LinkedIn originally built their analytics on Hadoop MapReduce (they were actually one of the early contributors). When they migrated to Spark, their data pipeline runtimes dropped from hours to minutes, because of the in-memory processing advantage. The team that maintains this is called the Data Infrastructure team, and "Big Data Engineer" or "Distributed Systems Engineer" roles at companies like LinkedIn specifically require understanding why distributed computing exists.
Amazon (AWS EMR) offers managed Spark clusters. The fact that one of the world's largest cloud providers built an entire product category around Spark tells you how central distributed compute is to modern data engineering.

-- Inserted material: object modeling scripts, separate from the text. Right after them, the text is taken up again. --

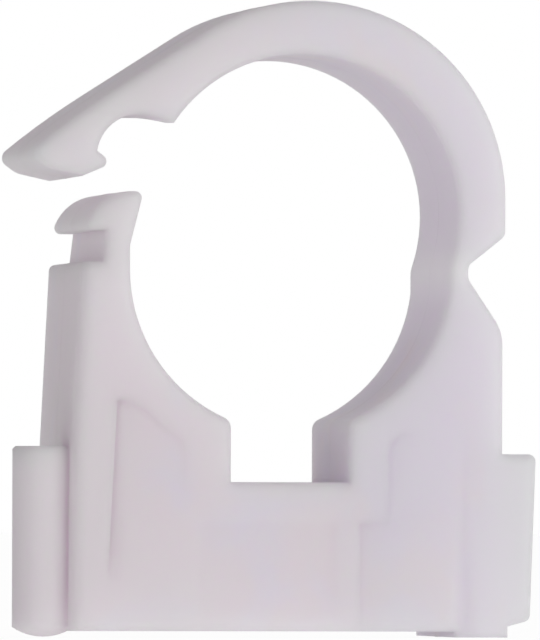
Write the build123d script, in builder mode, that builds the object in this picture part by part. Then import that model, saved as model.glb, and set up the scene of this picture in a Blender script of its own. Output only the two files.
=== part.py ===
"""Hinge-over snap clip for a 22 mm pipe: one moulding, standing on its base with its arm open.

Frame: the origin is where the screw hole leaves the underside of the base, +Z points away
from the wall, Y runs along the pipe and the front of the clip faces -Y. Lengths are in mm.

The side outline is one closed line. The arm is drawn shut, hooked over the head of the post,
and each of its points is then turned about the living hinge by open_angle.
"""
from build123d import *
import os
from math import atan, cos, degrees, hypot, radians, sin, sqrt, tan

# Pipe and clip as a whole
pipe_diameter = 22.0
clip_depth = 15.0
axis_height = 24.5  # pipe's axis above the underside of the base
edge_round = 0.4  # along the front and back outlines
open_angle = 12.5

# Base, its two sides, and the feet that hold the underside off the wall
base_side = 4.05  # left side of the base, out from the pipe
base_side_height = 12.05
base_step = 0.1  # side of the base leans in by this up to that height
column_wall = 3.65  # right side, out from the pipe
foot_width = 3.25
foot_height = 0.4

# Screw slot in the floor of the saddle
slot_width = 8.1
slot_floor = 10.1
slot_mouth_round = 0.8
screw_hole_diameter = 4.6
screw_head_diameter = 7.6

# Post, its ledge, and the domed head that the hook snaps over
post_wall = 3.3  # at the ledge
ledge_rise = 0.5  # ledge above the pipe's axis
ledge_round = 0.45
neck_foot_wall = 1.9
neck_top_wall = 1.65
neck_length = 2.1
head_radius = 3.25
head_inset = 0.1  # centre of the dome, in from the pipe's wall
head_rise = 2.0  # centre of the dome above the pipe's axis
head_lip = 0.9  # head's overhang above the pipe
head_lip_rise = 1.6  # where the overhang starts, above the pipe's axis
head_tip_round = 0.45

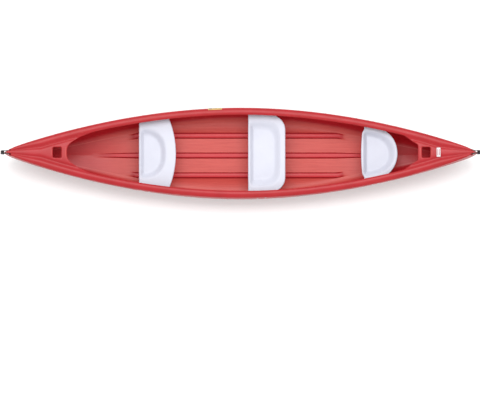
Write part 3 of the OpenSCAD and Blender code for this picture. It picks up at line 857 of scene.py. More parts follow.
    def top_z(self, x: Array, y: Array) -> Array:
        """Height of the gunwale or deck above a point of the plan."""
        u = x / self.stem_x(x, self.sheer_z(x / self.half_length))
        g, b = self.lip_scale(u), self.half_width(u)
        inward, depth = np.array(self.profile, float).T
        drop = np.interp((b - np.abs(y)) / g, inward, depth)
        return self.sheer_z(u) - drop * g


# ------------------------------------------------------------------------ hull
@dataclass
class Hull:
    """The one moulding: skin, decks, gunwales and ribbed floor, open at the cockpit."""

    lines: HullLines
    finish: MouldedPlastic
    bow_deck: float = 658.0
    stern_deck: float = 626.0
    bow_bar: float = 62.0
    stern_bar: float = 45.0
    hole_length: float = 83.0
    hole_width: float = 106.0
    hole_corner: float = 10.0
    bow_round: float = 420.0
    stern_corner: float = 80.0
    stern_bevel: float = 0.66
    rim_round: float = 12.0
    hole_round: float = 14.0
    stations: int = 220
    opening_depth: float = 100.0
    sill_depth: float = 70.0
    cutter_height: float = 400.0
    roll_angles: tuple = (0, 15, 30, 45, 60, 75, 84)
    level_angle: float = 75.0
    rim_shadow: float = 60.0
    # Strength of the painted shade just below the knuckle.
    knuckle_shade: float = 0.62
    pivot_setback: float = 50.0
    pocket_radius: float = 30.0
    pocket_run: float = 100.0
    tang: float = 26.0
    pivots: dict = field(default_factory=lambda: {-1: 495.0, 1: 508.0})

    @property
    def cockpit_ends(self) -> tuple[float, float]:
        """Where the cockpit starts and ends along the boat."""
        half = self.lines.half_length
        return -half + self.bow_deck, half - self.stern_deck

    def hole_places(self) -> tuple[float, float]:
        """Where the two hand holes' middles are."""
        bow, stern = self.cockpit_ends
        half = self.hole_length / 2
        return bow - self.bow_bar - half, stern + self.stern_bar + half

    def opening_half(self, x: Array) -> Array:
        """Half width of the cockpit: inside the gunwales, round at the bow, bevelled astern."""
        bow, stern = self.cockpit_ends
        level = np.where(x < 0, self.lines.sheer_z(-1.0), self.lines.sheer_z(1.0))
        stem = self.lines.stem_x(x, level - self.opening_depth)
        clear = self.lines.half_width(x / stem) - self.lines.gunwale_width
        into_bow = np.clip((bow + self.bow_round - x) / self.bow_round, 0, 1)
        bevel = self.stern_corner + self.stern_bevel * (stern - x)
        return np.minimum(clear * (1 - into_bow**3) ** (1 / 3), bevel)

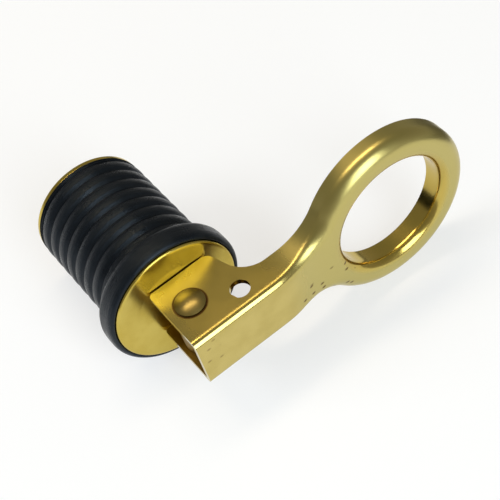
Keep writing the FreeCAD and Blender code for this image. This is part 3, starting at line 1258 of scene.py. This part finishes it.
def dark_card():
    """A dark card on the table beyond the plug."""
    spot, normal = table_plane()
    bm = bmesh.new()
    bmesh.ops.create_grid(bm, x_segments=1, y_segments=1, size=card_half)
    bmesh.ops.translate(bm, verts=bm.verts[:], vec=(card_start + card_half, 0.03, 0))
    bmesh.ops.rotate(bm, verts=bm.verts[:], cent=(0, 0, 0), matrix=normal.to_track_quat("Z", "Y").to_matrix())
    bmesh.ops.translate(bm, verts=bm.verts[:], vec=spot * MM + normal * 0.0005)
    card = make_object("dark_card", bm)
    material, shader = new_material("dark_card")
    shader.inputs["Base Color"].default_value = (0.12, 0.12, 0.11, 1)
    shader.inputs["Roughness"].default_value = 1.0
    card.data.materials.append(material)
    card.visible_camera = False
    card.visible_shadow = False
    card.visible_diffuse = False


dark_card()
print("the card starts", round(card_start / MM), "mm outboard of the flange's back")


# %% [markdown]
# The world
#
# Around the lamps there is a dim grey room, which the metal shows as its darker bands.
# It is a plain ramp by height, a little warmer and darker up where the ears look.

# %% The world
world_stops = (
    (0.5, (0.33, 0.32, 0.30, 1)),
    (0.6, (0.3, 0.28, 0.25, 1)),
    (0.78, (0.245, 0.235, 0.195, 1)),
    (0.9, (0.24, 0.235, 0.19, 1)),
    (1.0, (0.32, 0.30, 0.24, 1)),
)


def make_world():
    """Dim greys by height: 0.5 is the horizon and 1.0 is straight up."""
    world = bpy.data.worlds.new("studio")
    bpy.context.scene.world = world
    world.use_nodes = True
    nodes = world.node_tree.nodes
    links = world.node_tree.links
    nodes.clear()
    output = nodes.new("ShaderNodeOutputWorld")
    direction = nodes.new("ShaderNodeTexCoord")
    split = nodes.new("ShaderNodeSeparateXYZ")
    links.new(direction.outputs["Generated"], split.inputs["Vector"])
    height = nodes.new("ShaderNodeMapRange")
    height.inputs["From Min"].default_value = -1
    height.inputs["From Max"].default_value = 1
    links.new(split.outputs["Z"], height.inputs["Value"])
    ramp = nodes.new("ShaderNodeValToRGB")
    stops = ramp.color_ramp.elements
    stops[0].position, stops[0].color = world_stops[0]
    stops[1].position, stops[1].color = world_stops[-1]
    for height_share, colour in world_stops[1:-1]:
        added = stops.new(height_share)
        added.color = colour
    links.new(height.outputs["Result"], ramp.inputs["Fac"])
    shade = nodes.new("ShaderNodeBackground")
    links.new(ramp.outputs["Color"], shade.inputs["Color"])
    links.new(shade.outputs["Background"], output.inputs["Surface"])


make_world()
bpy.context.scene.view_settings.view_transform = "Standard"
print("the world has", len(world_stops), "greys")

For job seekers: roles titled Data Engineer, Analytics Engineer, or ML Engineer at companies with significant data volume will almost universally require Spark. Understanding why distributed computing exists, not just how to write Spark code, separates candidates who can debug and optimize from those who just copy-paste examples.
6. Recap + Bridge
Single machines have hard physical limits on RAM, CPU, and I/O that data growth will inevitably exceed, making horizontal scaling across a cluster of commodity machines both cheaper and more reliable than vertical scaling. In the next lesson, we'll open up Spark's hood and understand exactly how it coordinates work across those machines, who's in charge, who does the work, and how a single Spark job becomes thousands of parallel tasks.